» Exercise description:
Write out exactly the lines running from the one that contains "Write the JSON" through the end of the material.

Entries with parts and joints
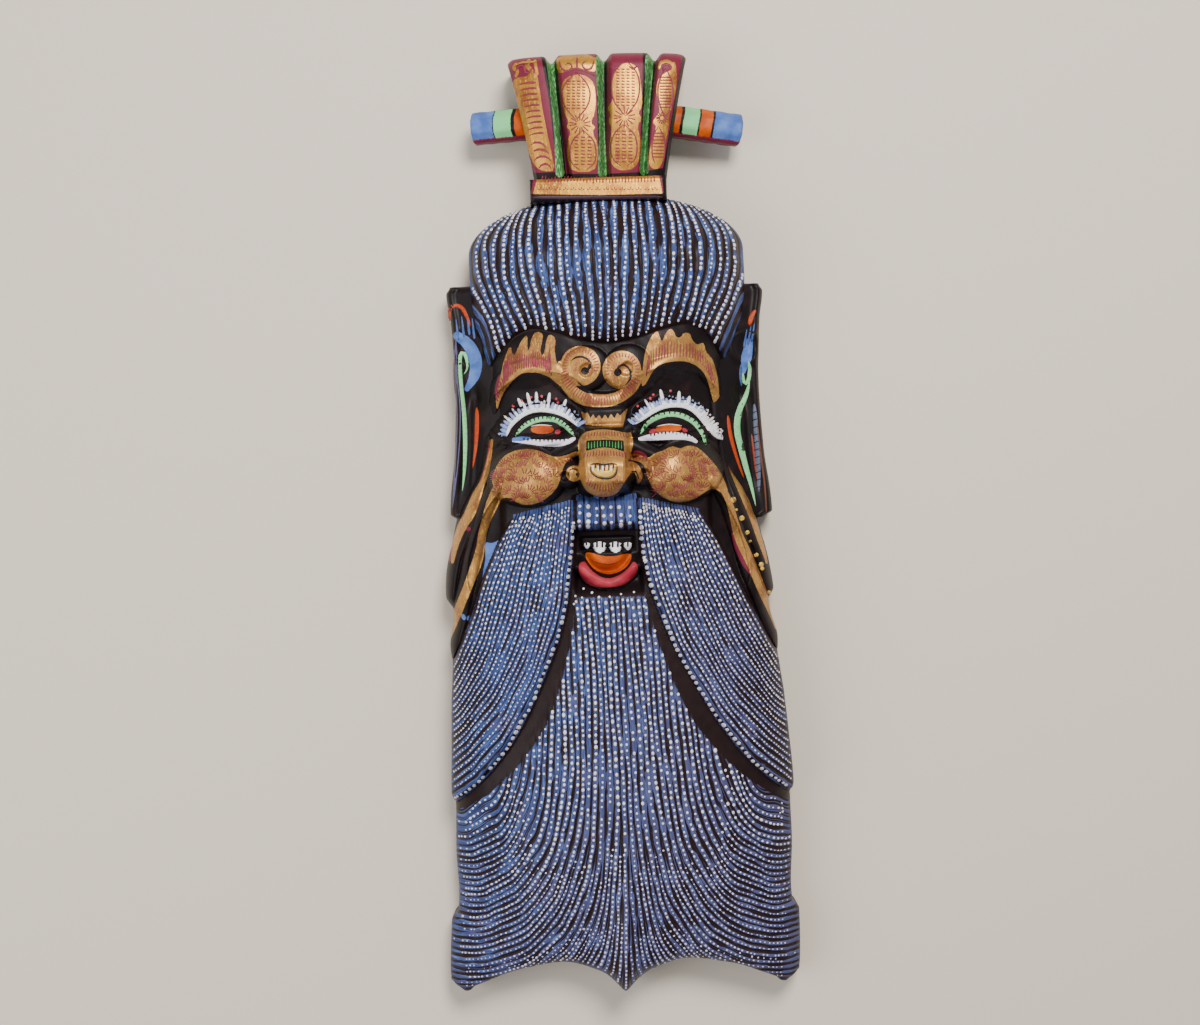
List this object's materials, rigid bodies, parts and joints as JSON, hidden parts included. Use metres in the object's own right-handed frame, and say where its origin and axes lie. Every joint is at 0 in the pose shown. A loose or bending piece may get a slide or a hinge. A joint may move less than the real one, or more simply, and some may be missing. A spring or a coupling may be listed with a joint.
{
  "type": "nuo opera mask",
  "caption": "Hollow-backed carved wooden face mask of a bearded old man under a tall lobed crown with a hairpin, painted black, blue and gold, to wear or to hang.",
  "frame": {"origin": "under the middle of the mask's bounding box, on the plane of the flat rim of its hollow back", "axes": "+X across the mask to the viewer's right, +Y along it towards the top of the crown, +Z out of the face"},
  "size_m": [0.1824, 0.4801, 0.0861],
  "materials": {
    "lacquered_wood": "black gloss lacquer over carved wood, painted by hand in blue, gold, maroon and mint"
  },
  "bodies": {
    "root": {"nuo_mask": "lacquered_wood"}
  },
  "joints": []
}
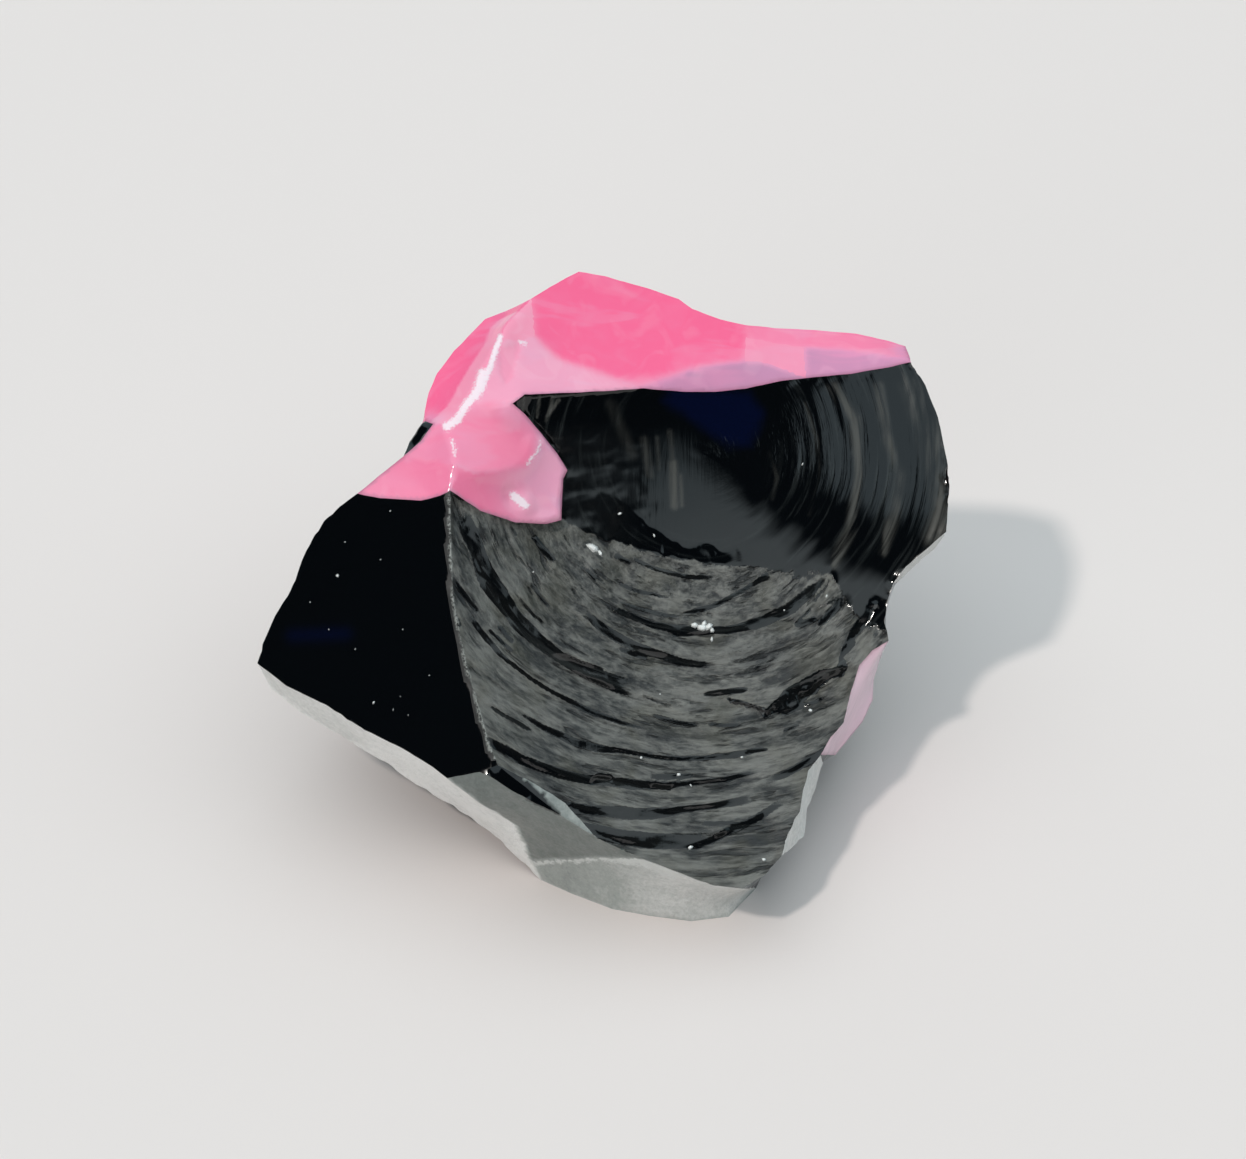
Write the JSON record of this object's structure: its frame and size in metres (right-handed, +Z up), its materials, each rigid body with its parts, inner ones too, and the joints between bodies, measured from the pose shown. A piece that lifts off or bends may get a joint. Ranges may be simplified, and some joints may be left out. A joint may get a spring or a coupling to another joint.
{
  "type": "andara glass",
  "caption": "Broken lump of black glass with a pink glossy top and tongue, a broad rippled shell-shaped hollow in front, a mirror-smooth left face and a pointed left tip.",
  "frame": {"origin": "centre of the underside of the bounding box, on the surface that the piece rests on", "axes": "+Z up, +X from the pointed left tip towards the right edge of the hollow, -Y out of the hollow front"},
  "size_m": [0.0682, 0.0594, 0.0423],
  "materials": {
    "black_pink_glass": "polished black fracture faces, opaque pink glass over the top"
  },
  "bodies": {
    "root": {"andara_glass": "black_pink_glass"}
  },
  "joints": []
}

» The reply:
Write the JSON record of this object's structure: its frame and size in metres (right-handed, +Z up), its materials, each rigid body with its parts, inner ones too, and the joints between bodies, measured from the pose shown. A piece that lifts off or bends may get a joint. Ranges may be simplified, and some joints may be left out. A joint may get a spring or a coupling to another joint.
{
  "type": "andara glass",
  "caption": "Broken lump of black glass with a pink glossy top and tongue, a broad rippled shell-shaped hollow in front, a mirror-smooth left face and a pointed left tip.",
  "frame": {"origin": "centre of the underside of the bounding box, on the surface that the piece rests on", "axes": "+Z up, +X from the pointed left tip towards the right edge of the hollow, -Y out of the hollow front"},
  "size_m": [0.0682, 0.0594, 0.0423],
  "materials": {
    "black_pink_glass": "polished black fracture faces, opaque pink glass over the top"
  },
  "bodies": {
    "root": {"andara_glass": "black_pink_glass"}
  },
  "joints": []
}